**Work instructions**
In the listing below, find the line that contains "const paper = new" and the line that contains "cad_parts[node].hide_render = cad_parts[node].hide_viewport". Quote both and every line between them, exactly, and nothing more.

**Data for this exercise**
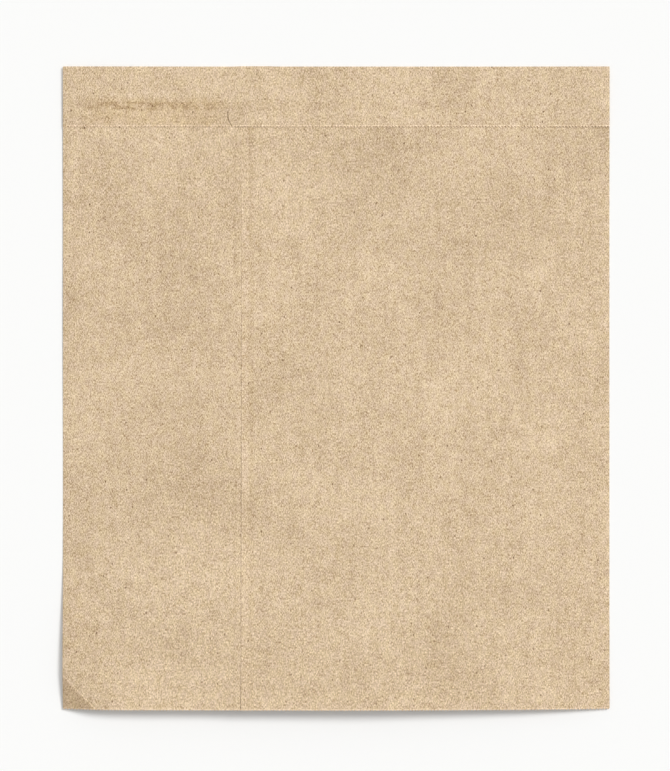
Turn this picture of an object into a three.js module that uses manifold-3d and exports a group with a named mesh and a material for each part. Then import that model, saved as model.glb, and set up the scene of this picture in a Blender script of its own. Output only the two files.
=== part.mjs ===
// A flat kraft paper bag, empty, lying with its glued seam and its bottom flap facing up.
// It is one rectangle of paper. Its two long edges are brought round and glued in a lengthwise overlap, which
// makes a flat tube, and the bottom end of the tube is folded over once and glued down. Both ends were cut
// by a toothed knife, so the mouth and the edge of the flap are pinked. The mouth gapes a little.
// Millimetres. X runs across the bag, Y from the mouth to the folded bottom, Z up from the surface it lies on.
import * as THREE from 'three';
import Module from 'manifold-3d';

// Size of the flat bag
const bagWidth = 255;
const bagLength = 300;

// Paper and glue
const paperThickness = 0.08;
const glueThickness = 0.04;
const paperColour = 0xd4be9d;
const paperRoughness = 0.85;

// Clear air between the two plies along the side folds
const sideFoldGap = 0.12;

// Lengthwise seam: its visible edge is measured from the left fold, its narrow line of glue runs behind that
// edge, and the upper layer sinks to the lower one over the drape
const seamFromLeft = 83.4;
const seamOverlap = 12;
const seamGlueInset = 3.4;
const seamGlueWidth = 2;
const seamGlueEndInset = 8;
const seamDrape = 5;

// Bottom flap, measured from the fold. Its glue line lies behind a free margin, whose edge lifts a little.
const flapDepth = 28.5;
const flapFreeMargin = 7.5;
const flapGlueWidth = 6;
const flapGlueEndInset = 6;
const flapLiftLength = 5.5;
const flapEdgeLift = 0.5;

// Pinked edges
const toothPitch = 1.5;
const toothDepth = 0.7;

// Gape of the mouth: its height at the middle of the bag, and how it dies away to the side folds and to a
// line in front of the flap
const mouthGape = 8;
const crownPower = 2.2;
const gapePower = 2;
const gapeEndFromFlap = 6;

// Facets
const foldSteps = 4;
const facetSpacing = 28;
const pinkingStrip = 3;
const tangentStep = 0.001;
const leastFacet = 0.05;

// Heights of the middle of the paper, and radii of the folds along it
const plySpacing = paperThickness + sideFoldGap;
const layerStep = paperThickness + glueThickness;
const lowerPlyHeight = paperThickness / 2;
const upperPlyHeight = lowerPlyHeight + plySpacing;
const sideFoldRadius = plySpacing / 2;
const flapFoldRadius = layerStep / 2;

// Places across the bag
const halfWidth = bagWidth / 2;
const foldCentreX = halfWidth - paperThickness / 2 - sideFoldRadius;
const seamEdgeX = seamFromLeft - halfWidth;
const seamUnderEdgeX = seamEdgeX + seamOverlap;

// Distances across the flat sheet, from the visible edge of the seam, at which each run of it starts
const sideFoldArc = Math.PI * sideFoldRadius;
const rightFoldStart = foldCentreX - seamEdgeX;
const lowerPlyStart = rightFoldStart + sideFoldArc;
const leftFoldStart = lowerPlyStart + 2 * foldCentreX;
const leftPanelStart = leftFoldStart + sideFoldArc;
const seamUnderStart = leftPanelStart + foldCentreX + seamEdgeX;

// Distances along the flat sheet, from the mouth. The bottom fold is thickest at the seam.
const mouthY = -bagLength / 2;
const bottomFoldReach = flapFoldRadius + plySpacing + layerStep + paperThickness / 2;
const tubeLength = bagLength - bottomFoldReach;
const bottomFoldArc = Math.PI * (flapFoldRadius + plySpacing / 2);
const flapStart = tubeLength + bottomFoldArc;
const sheetLength = flapStart + flapDepth - bottomFoldReach;
const gapeEnd = bagLength - flapDepth - gapeEndFromFlap;

// How much of one layer's step the seam adds to what is laid over it, from 0 to 1
function seamRise(x) {
  return THREE.MathUtils.smoothstep(x, seamEdgeX - seamDrape, seamEdgeX);
}

function seamFall(x) {
  return 1 - THREE.MathUtils.smoothstep(x, seamUnderEdgeX, seamUnderEdgeX + seamDrape);
}

// Middle of the paper across the flat tube, before any gape: its place, its height and whether it is in the
// upper ply
function tubeSection(across) {
  const foldHeight = lowerPlyHeight + sideFoldRadius;
  if (across <= rightFoldStart) {
    const x = seamEdgeX + across;
    return { x, height: upperPlyHeight + layerStep * seamFall(x), upper: true };
  }
  if (across < lowerPlyStart) {
    const angle = (across - rightFoldStart) / sideFoldRadius;
    const x = foldCentreX + sideFoldRadius * Math.sin(angle);
    return { x, height: foldHeight + sideFoldRadius * Math.cos(angle), upper: false };
  }
  if (across <= leftFoldStart) {
    return { x: foldCentreX - (across - lowerPlyStart), height: lowerPlyHeight, upper: false };
  }
  if (across < leftPanelStart) {
    const angle = (across - leftFoldStart) / sideFoldRadius;
    const x = -foldCentreX - sideFoldRadius * Math.sin(angle);
    return { x, height: foldHeight - sideFoldRadius * Math.cos(angle), upper: false };
  }
  return { x: across - leftPanelStart - foldCentreX, height: upperPlyHeight, upper: true };
}

// Height that the gaping mouth lifts the upper ply
function gapeAt(x, along) {
  const crown = 1 - Math.abs(x / foldCentreX) ** crownPower;
  const reach = 1 - along / gapeEnd;
  return mouthGape * Math.max(0, crown) * Math.max(0, reach) ** gapePower;
}

// Height that the free margin of the flap lifts, for a distance back from the fold's centre
function flapLiftAt(back) {
  const edge = sheetLength - flapStart;
  return flapEdgeLift * THREE.MathUtils.smoothstep(back, edge - flapLiftLength, edge);
}

// Middle of the folded paper, for a place across and along the flat sheet
function foldedPoint(across, along) {
  const { x, height, upper } = tubeSection(across);
  const axisHeight = upperPlyHeight + flapFoldRadius + layerStep * seamRise(x) * seamFall(x);
  const radius = axisHeight - height;
  const turn = Math.PI * THREE.MathUtils.clamp((along - tubeLength) / bottomFoldArc, 0, 1);
  const back = Math.max(0, along - flapStart);
  const y = mouthY + Math.min(along, tubeLength) + radius * Math.sin(turn) - back;
  const lift = (upper ? gapeAt(x, along) : 0) + flapLiftAt(back);
  return new THREE.Vector3(x, y, axisHeight - radius * Math.cos(turn) + lift);
}

// Direction that the outer side of the paper faces, at a place on the flat sheet
function outward(across, along) {
  const acrossEnd = foldedPoint(across + tangentStep, along);
  const alongEnd = foldedPoint(across, along + tangentStep);
  const acrossWay = acrossEnd.sub(foldedPoint(across - tangentStep, along));
  const alongWay = alongEnd.sub(foldedPoint(across, along - tangentStep));
  return acrossWay.cross(alongWay).normalize();
}

// Surface at a distance out from the middle of the paper
function paperSurface(offset) {
  return (across, along) => foldedPoint(across, along).addScaledVector(outward(across, along), offset);
}

// Evenly spread values from start to end, no further apart than the facets
function spread(start, end, steps = Math.ceil((end - start) / facetSpacing)) {
  return Array.from({ length: steps + 1 }, (_, step) => start + (end - start) * step / steps);
}

// Values in order, without repeats
function ordered(values) {
  return [...new Set(values)].sort((first, second) => first - second);
}

// Places across the sheet at which its facets meet
const seamPlaces = [0, seamOverlap / 2, seamOverlap];
const rightPanelColumns = [
  ...seamPlaces,
  seamOverlap + seamDrape / 2,
  ...spread(seamOverlap + seamDrape, rightFoldStart - flapGlueEndInset),
];
const leftPanelColumns = [
  ...spread(leftPanelStart + flapGlueEndInset, seamUnderStart - seamDrape),
  seamUnderStart - seamDrape / 2,
  ...seamPlaces.map((place) => seamUnderStart + place),
];
const lowerPlyColumns = [
  ...spread(-foldCentreX, seamEdgeX - seamDrape),
  seamEdgeX - seamDrape / 2,
  seamEdgeX,
  seamUnderEdgeX,
  seamUnderEdgeX + seamDrape / 2,
  ...spread(seamUnderEdgeX + seamDrape, foldCentreX),
].map((x) => lowerPlyStart + foldCentreX - x);
const columns = ordered([
  ...rightPanelColumns,
  ...spread(rightFoldStart, lowerPlyStart, foldSteps),
  ...lowerPlyColumns.slice(1, -1),
  ...spread(leftFoldStart, leftPanelStart, foldSteps),
  ...leftPanelColumns,
]);

// Places along the sheet at which its facets meet, between the two pinked strips
const rows = ordered([
  ...spread(pinkingStrip, gapeEnd),
  ...spread(tubeLength, flapStart, foldSteps),
  sheetLength - flapLiftLength,
  sheetLength - pinkingStrip,
]);

// Depth of the cut made by the toothed knife, which went through both plies at once
function toothCut(x) {
  const phase = x / toothPitch - Math.floor(x / toothPitch);
  return toothDepth * Math.abs(1 - 2 * phase);
}

// A row of points along one pinked edge, with a point at each tip and root and at each column
function pinkedRow(edgeAlong) {
  const halfPitch = toothPitch / 2;
  const tips = [];
  for (let x = Math.ceil(-foldCentreX / halfPitch) * halfPitch; x < foldCentreX; x += halfPitch) {
    tips.push(lowerPlyStart + foldCentreX - x);
    if (x > seamEdgeX) tips.push(x - seamEdgeX);
    if (x < seamUnderEdgeX) tips.push(leftPanelStart + foldCentreX + x);
  }
  const clearOfColumn = (tip) => columns.every((column) => Math.abs(column - tip) > leastFacet);
  return ordered([...columns, ...tips.filter(clearOfColumn)])
    .map((across) => [across, edgeAlong + toothCut(tubeSection(across).x)]);
}

// Triangles between two rows of points whose distances across are given, in counter-clockwise order
function stitch(near, far, across, triangles) {
  let i = 0;
  let j = 0;
  while (i < near.length - 1 || j < far.length - 1) {
    const nearStep = i < near.length - 1 ? Math.abs(across[near[i + 1]] - across[far[j]]) : Infinity;
    const farStep = j < far.length - 1 ? Math.abs(across[far[j + 1]] - across[near[i]]) : Infinity;
    if (nearStep <= farStep) {
      triangles.push([near[i], near[i + 1], far[j]]);
      i += 1;
    } else {
      triangles.push([near[i], far[j + 1], far[j]]);
      j += 1;
    }
  }
}

// A piece of the flat sheet, made of rows of points: its points, its triangles and its edge, in order
function sheetPatch(pointRows) {
  const points = pointRows.flat();
  const across = points.map((point) => point[0]);
  let count = 0;
  const indexRows = pointRows.map((row) => row.map(() => count++));
  const triangles = [];
  for (let row = 1; row < indexRows.length; row += 1) {
    stitch(indexRows[row - 1], indexRows[row], across, triangles);
  }
  const innerRows = indexRows.slice(1, -1);
  const edge = [
    ...indexRows[0],
    ...innerRows.map((row) => row.at(-1)),
    ...indexRows.at(-1).toReversed(),
    ...innerRows.map((row) => row[0]).toReversed(),
  ];
  return { points, triangles, edge };
}

function rectangularPatch(patchColumns, patchRows) {
  return sheetPatch(patchRows.map((along) => patchColumns.map((across) => [across, along])));
}

// Closed mesh between two surfaces over the same piece of the sheet
function solidBetween({ points, triangles, edge }, inner, outer) {
  const count = points.length;
  const corners = [inner, outer].flatMap((surface) => points.map((point) => surface(...point).toArray()));
  const faces = triangles.flatMap(([a, b, c]) => [[a, c, b], [a + count, b + count, c + count]]);
  edge.forEach((start, index) => {
    const end = edge[(index + 1) % edge.length];
    faces.push([start, end, end + count], [start, end + count, start + count]);
  });
  return { vertProperties: new Float32Array(corners.flat()), triVerts: new Uint32Array(faces.flat()) };
}

// The paper, pinked at both ends
function paperSheet() {
  const patch = sheetPatch([
    pinkedRow(0),
    ...rows.map((along) => columns.map((across) => [across, along])),
    pinkedRow(sheetLength - toothDepth),
  ]);
  return solidBetween(patch, paperSurface(-paperThickness / 2), paperSurface(paperThickness / 2));
}

// Glue between the two layers of the seam, from the middle of one to the middle of the other
function seamGlue() {
  return solidBetween(
    rectangularPatch(
      [seamGlueInset, seamGlueInset + seamGlueWidth],
      spread(seamGlueEndInset, tubeLength - seamGlueEndInset),
    ),
    (across, along) => foldedPoint(across + seamUnderStart, along),
    foldedPoint,
  );
}

// Glue between the upper ply and the flap, over a stretch of one panel
function flapGlue(first, last) {
  const glueEnd = flapDepth - flapFreeMargin - bottomFoldReach;
  return solidBetween(
    rectangularPatch(
      [first, ...columns.filter((across) => across > first && across < last), last],
      [tubeLength - glueEnd, tubeLength - glueEnd + flapGlueWidth],
    ),
    foldedPoint,
    (across, along) => foldedPoint(across, flapStart + tubeLength - along),
  );
}

const wasm = await Module();
wasm.setup();

const meshes = [
  paperSheet(),
  seamGlue(),
  flapGlue(seamGlueInset, rightFoldStart - flapGlueEndInset),
  flapGlue(leftPanelStart + flapGlueEndInset, seamUnderStart - seamDrape / 2),
];
const joined = meshes
  .map((mesh) => new wasm.Manifold(new wasm.Mesh({ numProp: 3, ...mesh })))
  .reduce((bag, piece) => bag.add(piece))
  .getMesh();

const geometry = new THREE.BufferGeometry();
geometry.setAttribute('position', new THREE.BufferAttribute(joined.vertProperties, joined.numProp));
geometry.setIndex(new THREE.BufferAttribute(joined.triVerts, 1));
geometry.computeVertexNormals();

const paper = new THREE.MeshStandardMaterial({
  color: paperColour,
  roughness: paperRoughness,
  metalness: 0,
  flatShading: true,
});
const paperBag = new THREE.Mesh(geometry, paper);
paperBag.name = 'paper_bag';

const bag = new THREE.Group();
bag.add(paperBag);

export default bag;
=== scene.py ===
# A flat kraft paper bag, lying with its glued seam and its bottom flap facing up, seen from straight above.
# The paper is one fine mesh, folded from the flat sheet by the same rule as the solid that it replaces, with
# the cockles, curling edges, marks and grain of real paper. Metres.
import math

import bpy
import numpy as np
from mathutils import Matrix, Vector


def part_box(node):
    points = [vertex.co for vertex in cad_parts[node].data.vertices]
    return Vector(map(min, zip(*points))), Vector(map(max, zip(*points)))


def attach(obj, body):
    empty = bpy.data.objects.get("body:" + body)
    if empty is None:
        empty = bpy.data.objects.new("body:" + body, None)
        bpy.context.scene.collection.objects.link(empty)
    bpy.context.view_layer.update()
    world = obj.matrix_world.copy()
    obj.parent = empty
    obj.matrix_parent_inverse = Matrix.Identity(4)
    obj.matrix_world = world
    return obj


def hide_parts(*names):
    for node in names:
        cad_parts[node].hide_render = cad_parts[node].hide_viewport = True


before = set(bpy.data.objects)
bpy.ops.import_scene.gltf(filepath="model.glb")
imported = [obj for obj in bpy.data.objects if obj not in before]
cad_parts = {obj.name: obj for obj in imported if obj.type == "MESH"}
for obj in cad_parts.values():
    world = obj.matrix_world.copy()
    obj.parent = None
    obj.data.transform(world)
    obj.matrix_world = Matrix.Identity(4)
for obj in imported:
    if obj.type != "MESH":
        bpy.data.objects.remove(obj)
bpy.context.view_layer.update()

MM = 0.001

# Size of the flat bag, from the frame
low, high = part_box("paper_bag")
bag_width = high[0] - low[0]
bag_length = high[1] - low[1]

# Paper and its folds
paper_thickness = 0.08 * MM
ply_spacing = 0.2 * MM
layer_step = 0.12 * MM
side_fold_radius = ply_spacing / 2
flap_fold_radius = layer_step / 2
lower_ply_height = paper_thickness / 2
upper_ply_height = lower_ply_height + ply_spacing

# Seam, flap and pinked edges
seam_from_left = 83.4 * MM
seam_overlap = 12 * MM
seam_glue_inset = 3.4 * MM
seam_glue_width = 2 * MM
seam_drape = 5 * MM
flap_depth = 28.5 * MM
tooth_pitch = 1.5 * MM
tooth_depth = 0.7 * MM

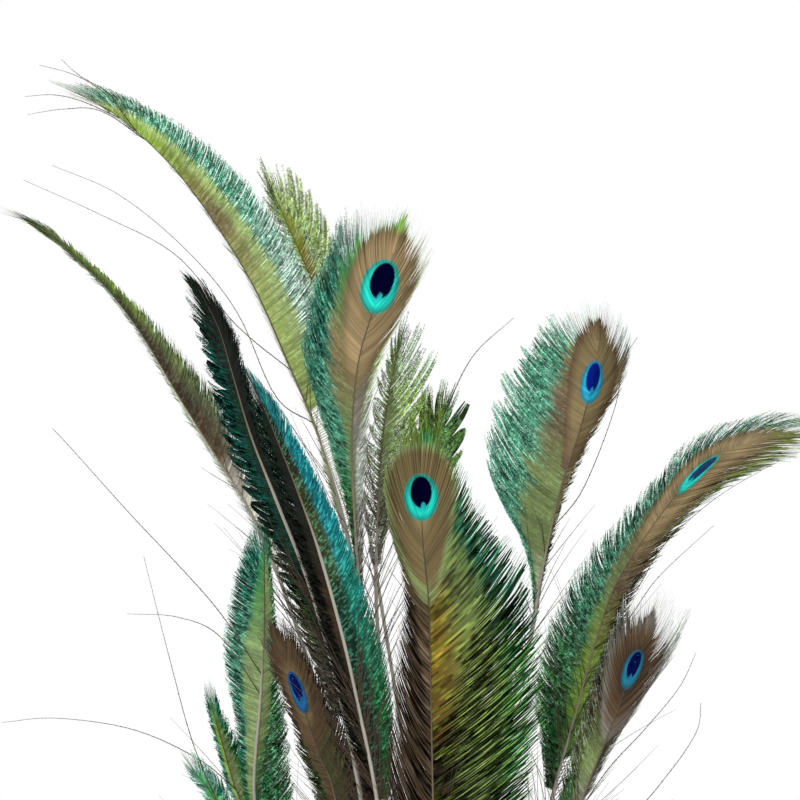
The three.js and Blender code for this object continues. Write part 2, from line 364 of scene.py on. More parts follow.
@dataclass
class Strands:
    """Barbs as ribbons along paths, each ribbon's edges carrying barbules.

    `path` and `normal` have the shape (strand, step, 3), `width`, `twist` and `fringe` (strand, step)
    and `facts` (strand, step, 10).
    """

    path: Array
    normal: Array
    width: Array
    twist: Array
    fringe: Array
    facts: Array

    RIBBON_CELL = (0.36, 0.64)  # where the ribbon's edges lie across its cell of the bake
    LEFT_CELL = (0.36, 0.33, 0.02)  # and where the corners of a barbule on each side of it do
    RIGHT_CELL = (0.64, 0.98, 0.67)
    BARBULE_BASE = 0.5
    BARBULE_STEP = 0.85
    BARBULE_REACH = (0.6, 1.25)
    BARBULE_ANGLES = (28, 62)
    BARBULE_LIFT = 0.22
    BARBULE_TONES = 0.12
    BARBULE_SHADES = (-0.12, 0.34)  # the mean and spread of the shade's logarithm
    SHORTEST_FRINGE = 0.25
    INSET = 0.6  # where a barbule starts, as a share of the ribbon's half width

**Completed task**
const paper = new THREE.MeshStandardMaterial({
  color: paperColour,
  roughness: paperRoughness,
  metalness: 0,
  flatShading: true,
});
const paperBag = new THREE.Mesh(geometry, paper);
paperBag.name = 'paper_bag';

const bag = new THREE.Group();
bag.add(paperBag);

export default bag;
=== scene.py ===
# A flat kraft paper bag, lying with its glued seam and its bottom flap facing up, seen from straight above.
# The paper is one fine mesh, folded from the flat sheet by the same rule as the solid that it replaces, with
# the cockles, curling edges, marks and grain of real paper. Metres.
import math

import bpy
import numpy as np
from mathutils import Matrix, Vector


def part_box(node):
    points = [vertex.co for vertex in cad_parts[node].data.vertices]
    return Vector(map(min, zip(*points))), Vector(map(max, zip(*points)))


def attach(obj, body):
    empty = bpy.data.objects.get("body:" + body)
    if empty is None:
        empty = bpy.data.objects.new("body:" + body, None)
        bpy.context.scene.collection.objects.link(empty)
    bpy.context.view_layer.update()
    world = obj.matrix_world.copy()
    obj.parent = empty
    obj.matrix_parent_inverse = Matrix.Identity(4)
    obj.matrix_world = world
    return obj


def hide_parts(*names):
    for node in names:
        cad_parts[node].hide_render = cad_parts[node].hide_viewport = True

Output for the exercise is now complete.